Each year the Office consults media studies students in its high school programme called Censor for a Day, during which an unreleased film is shown to high school students, who are then asked to classify it applying the criteria in the Films, Videos, and Publications Classification Act 1993. The students' classification is compared with, and usually identical to, the film's actual classification. Films used for Censor for a Day have included BlacKkKlansman, Get Out, Blockers, and Super Dark Times.

The Office works with a Youth Advisory panel of diverse young people aged 16–19 who provide a youth voice on media in New Zealand. Meetings are held once a month and are around two hours long. During the meetings, panel members express their views and perspectives on issues to do with potential media harms that impact on young people in New Zealand and the way the Classification Office responds to those issues. After a robust discussion, the panel members brainstorm what potential tangible outcomes could look like.

The panel regularly participate in classification assessments of upcoming feature films. Recently they helped with the classification of Boy Erased, Good Boys, and Booksmart. Their discussion is summarised in the classification decisions for those films.

== Labels ==

The FVPC Act gives the Classification Office the power to classify publications into three categories: unrestricted, restricted, and "objectionable" or banned. Unrestricted films are assigned a green or yellow rating label. Restricted films are assigned a red classification label.

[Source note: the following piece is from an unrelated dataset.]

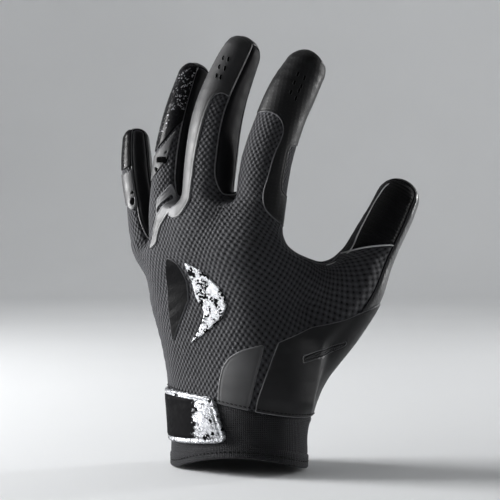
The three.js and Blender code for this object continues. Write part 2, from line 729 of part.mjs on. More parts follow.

Since early 2013 some DVDs and Blu-rays released in New Zealand have had the rating label printed on the cover to prevent the removal of the label, which is illegal.

New Zealand has used a colour-coded labelling system since 1987. The colours are intended to resemble the messages conveyed by a traffic light: a green label means that nothing in the film, video or DVD should inhibit anyone from viewing it; a yellow label means proceed with caution because the film, video or DVD may have content that younger viewers should not see; and a red label means stop and ensure that no one outside the restriction views the film, video, DVD or computer game. It is an offence to supply age-restricted material to anyone under the age shown on the label.

The current classification system was introduced in 1993, harmonising the previously different standards for film and video. The following classifications are currently in use:

| Label | Name | Definition |
| G | General | Suitable for general audiences. |
| PG | Parental Guidance | Parental guidance recommended for younger viewers. |
| M | Mature | Suitable for (but not restricted to) mature audiences 16 years and up. |
| RP13 | RP13 | Restricted to people 13 years of age and over, unless accompanied by a parent or guardian. |
| R13 | R13 | Restricted to people 13 years of age and over. |
|  | R15 | Restricted to people 15 years of age and over. |
| RP16 | RP16 | Restricted to people 16 years of age and over, unless accompanied by a parent or guardian. |
| R16 | R16 | Restricted to people 16 years of age and over. |
| RP18 | RP18 | Restricted to people 18 years of age and over unless accompanied by a parent or guardian. |
| R18 | R18 | Restricted to people 18 years of age and over. |
| R | Restricted | Restricted to a particular class of people, or for particular purposes, or both, specified by the Office of Film and Literature Classification. |
Streaming
| M | M | Suitable for mature audiences. |
| 13 | 13 | Unsuitable for audiences under age of 13. |
| 16 | 16 | Unsuitable for audiences under age of 16. |
| 18 | 18 | Unsuitable for audiences under age of 18. |

The RP18 rating is the newest rating, having been created in April 2017 specifically for the drama series 13 Reasons Why.

The Film and Video Labelling Body may award films, videos and DVDs an unrestricted classification of (G, PG or M) based on their Australian classification, or British classification if no Australian classification exists. The Office is the only body who may award restricted ratings.